■ WHAT IS REQUIRED: Below this line is a set of entries; quote exactly the lines from the line that contains "Continue the build123d" to the line that contains "share: How much", both lines included.

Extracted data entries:
——————

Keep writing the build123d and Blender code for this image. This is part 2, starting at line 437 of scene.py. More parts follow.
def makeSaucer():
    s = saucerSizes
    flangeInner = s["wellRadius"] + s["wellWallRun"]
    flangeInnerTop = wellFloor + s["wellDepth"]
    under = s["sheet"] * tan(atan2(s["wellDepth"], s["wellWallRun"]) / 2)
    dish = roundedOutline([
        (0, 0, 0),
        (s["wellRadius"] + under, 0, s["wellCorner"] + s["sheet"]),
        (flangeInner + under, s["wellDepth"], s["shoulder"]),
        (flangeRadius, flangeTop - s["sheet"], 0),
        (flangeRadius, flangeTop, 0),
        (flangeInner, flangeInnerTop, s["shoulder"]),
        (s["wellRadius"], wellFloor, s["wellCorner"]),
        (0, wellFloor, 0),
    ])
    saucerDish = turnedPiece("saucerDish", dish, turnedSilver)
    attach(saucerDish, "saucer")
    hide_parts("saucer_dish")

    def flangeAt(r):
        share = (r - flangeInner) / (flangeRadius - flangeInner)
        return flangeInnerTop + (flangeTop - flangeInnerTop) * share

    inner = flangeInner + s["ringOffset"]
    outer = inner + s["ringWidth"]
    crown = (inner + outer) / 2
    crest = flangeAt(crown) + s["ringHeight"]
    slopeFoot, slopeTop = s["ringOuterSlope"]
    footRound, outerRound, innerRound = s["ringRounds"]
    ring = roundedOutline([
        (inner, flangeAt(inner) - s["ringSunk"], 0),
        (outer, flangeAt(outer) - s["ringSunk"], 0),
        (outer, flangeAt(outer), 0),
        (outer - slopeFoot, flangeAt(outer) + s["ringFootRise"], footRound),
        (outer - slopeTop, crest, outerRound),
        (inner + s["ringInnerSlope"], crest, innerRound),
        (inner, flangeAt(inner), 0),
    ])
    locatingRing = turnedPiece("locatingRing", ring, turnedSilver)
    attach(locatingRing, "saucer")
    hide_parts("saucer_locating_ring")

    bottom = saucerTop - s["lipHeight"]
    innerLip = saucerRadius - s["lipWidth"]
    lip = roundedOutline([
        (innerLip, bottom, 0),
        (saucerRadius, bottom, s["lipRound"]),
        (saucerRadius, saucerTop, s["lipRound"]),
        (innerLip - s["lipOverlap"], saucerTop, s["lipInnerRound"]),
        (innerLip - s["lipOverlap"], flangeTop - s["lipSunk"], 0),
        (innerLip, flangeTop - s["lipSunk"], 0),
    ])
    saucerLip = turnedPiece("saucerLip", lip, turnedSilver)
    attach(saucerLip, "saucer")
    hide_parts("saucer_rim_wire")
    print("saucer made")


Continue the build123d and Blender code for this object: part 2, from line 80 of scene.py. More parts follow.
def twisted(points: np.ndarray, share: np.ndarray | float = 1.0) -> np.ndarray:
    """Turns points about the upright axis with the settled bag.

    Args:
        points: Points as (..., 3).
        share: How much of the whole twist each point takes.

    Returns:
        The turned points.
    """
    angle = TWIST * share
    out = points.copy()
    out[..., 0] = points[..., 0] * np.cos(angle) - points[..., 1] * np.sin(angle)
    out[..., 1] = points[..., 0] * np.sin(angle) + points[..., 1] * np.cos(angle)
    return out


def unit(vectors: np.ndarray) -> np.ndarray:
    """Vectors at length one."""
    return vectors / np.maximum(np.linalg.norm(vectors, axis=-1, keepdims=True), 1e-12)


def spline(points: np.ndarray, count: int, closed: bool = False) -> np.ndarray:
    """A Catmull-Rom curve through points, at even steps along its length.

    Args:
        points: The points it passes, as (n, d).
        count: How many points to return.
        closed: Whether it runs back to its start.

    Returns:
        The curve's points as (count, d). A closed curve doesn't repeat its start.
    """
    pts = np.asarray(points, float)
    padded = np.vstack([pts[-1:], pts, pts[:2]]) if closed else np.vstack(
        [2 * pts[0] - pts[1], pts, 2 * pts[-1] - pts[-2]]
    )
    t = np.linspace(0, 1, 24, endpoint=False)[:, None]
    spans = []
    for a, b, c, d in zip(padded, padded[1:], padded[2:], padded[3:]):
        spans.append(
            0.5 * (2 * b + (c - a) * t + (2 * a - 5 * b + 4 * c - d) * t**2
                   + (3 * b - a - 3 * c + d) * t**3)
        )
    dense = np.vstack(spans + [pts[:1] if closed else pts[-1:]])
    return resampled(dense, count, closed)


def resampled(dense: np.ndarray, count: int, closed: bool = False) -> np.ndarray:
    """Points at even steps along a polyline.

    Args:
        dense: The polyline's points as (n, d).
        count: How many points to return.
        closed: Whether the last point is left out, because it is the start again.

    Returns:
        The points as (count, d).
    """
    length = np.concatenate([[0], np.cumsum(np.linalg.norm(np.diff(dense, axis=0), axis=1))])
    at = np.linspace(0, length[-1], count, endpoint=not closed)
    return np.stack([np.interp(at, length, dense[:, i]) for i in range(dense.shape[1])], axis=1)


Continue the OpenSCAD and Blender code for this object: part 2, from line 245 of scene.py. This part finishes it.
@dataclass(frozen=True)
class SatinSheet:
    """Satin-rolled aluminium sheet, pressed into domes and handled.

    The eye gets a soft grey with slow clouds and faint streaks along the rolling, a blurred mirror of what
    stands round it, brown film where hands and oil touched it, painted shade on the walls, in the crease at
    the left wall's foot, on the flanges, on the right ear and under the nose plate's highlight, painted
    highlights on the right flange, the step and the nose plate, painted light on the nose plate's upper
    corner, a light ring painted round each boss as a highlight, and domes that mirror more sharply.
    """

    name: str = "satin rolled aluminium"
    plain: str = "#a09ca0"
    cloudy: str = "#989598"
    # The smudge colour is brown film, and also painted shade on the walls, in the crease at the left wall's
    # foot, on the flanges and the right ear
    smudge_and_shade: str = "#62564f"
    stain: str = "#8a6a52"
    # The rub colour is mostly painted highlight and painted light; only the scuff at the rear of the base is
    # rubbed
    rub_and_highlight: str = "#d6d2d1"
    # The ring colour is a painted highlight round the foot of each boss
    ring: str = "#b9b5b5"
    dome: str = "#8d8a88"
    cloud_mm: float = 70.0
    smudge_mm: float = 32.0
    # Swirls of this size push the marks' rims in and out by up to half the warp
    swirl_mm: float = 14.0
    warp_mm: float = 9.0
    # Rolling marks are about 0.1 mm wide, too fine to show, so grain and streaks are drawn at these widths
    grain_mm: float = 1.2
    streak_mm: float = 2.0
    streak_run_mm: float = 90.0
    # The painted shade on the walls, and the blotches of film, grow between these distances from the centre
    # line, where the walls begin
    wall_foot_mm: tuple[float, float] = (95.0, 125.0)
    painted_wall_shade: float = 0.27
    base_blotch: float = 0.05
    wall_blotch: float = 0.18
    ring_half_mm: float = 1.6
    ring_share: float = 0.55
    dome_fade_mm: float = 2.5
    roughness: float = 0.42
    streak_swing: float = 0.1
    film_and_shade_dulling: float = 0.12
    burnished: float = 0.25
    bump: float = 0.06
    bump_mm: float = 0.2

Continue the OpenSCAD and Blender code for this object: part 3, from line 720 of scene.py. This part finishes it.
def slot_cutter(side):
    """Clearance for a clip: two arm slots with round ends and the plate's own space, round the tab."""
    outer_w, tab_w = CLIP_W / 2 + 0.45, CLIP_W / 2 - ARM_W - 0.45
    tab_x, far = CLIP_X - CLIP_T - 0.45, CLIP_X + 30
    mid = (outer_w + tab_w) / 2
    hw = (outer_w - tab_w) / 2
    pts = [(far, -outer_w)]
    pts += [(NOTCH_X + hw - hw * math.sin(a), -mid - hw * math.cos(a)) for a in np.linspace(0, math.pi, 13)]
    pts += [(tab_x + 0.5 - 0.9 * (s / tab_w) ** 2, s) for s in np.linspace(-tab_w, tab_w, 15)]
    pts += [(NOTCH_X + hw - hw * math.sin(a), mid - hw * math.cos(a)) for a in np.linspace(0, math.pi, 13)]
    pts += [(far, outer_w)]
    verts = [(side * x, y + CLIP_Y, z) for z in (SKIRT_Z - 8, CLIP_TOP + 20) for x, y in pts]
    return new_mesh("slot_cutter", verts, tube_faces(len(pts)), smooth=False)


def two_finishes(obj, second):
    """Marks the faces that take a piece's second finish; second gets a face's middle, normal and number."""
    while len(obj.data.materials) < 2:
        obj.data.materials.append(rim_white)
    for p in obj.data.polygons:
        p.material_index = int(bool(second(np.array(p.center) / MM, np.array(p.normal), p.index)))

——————

■ FINAL RESULT:
Continue the build123d and Blender code for this object: part 2, from line 80 of scene.py. More parts follow.
def twisted(points: np.ndarray, share: np.ndarray | float = 1.0) -> np.ndarray:
    """Turns points about the upright axis with the settled bag.

    Args:
        points: Points as (..., 3).
        share: How much of the whole twist each point takes.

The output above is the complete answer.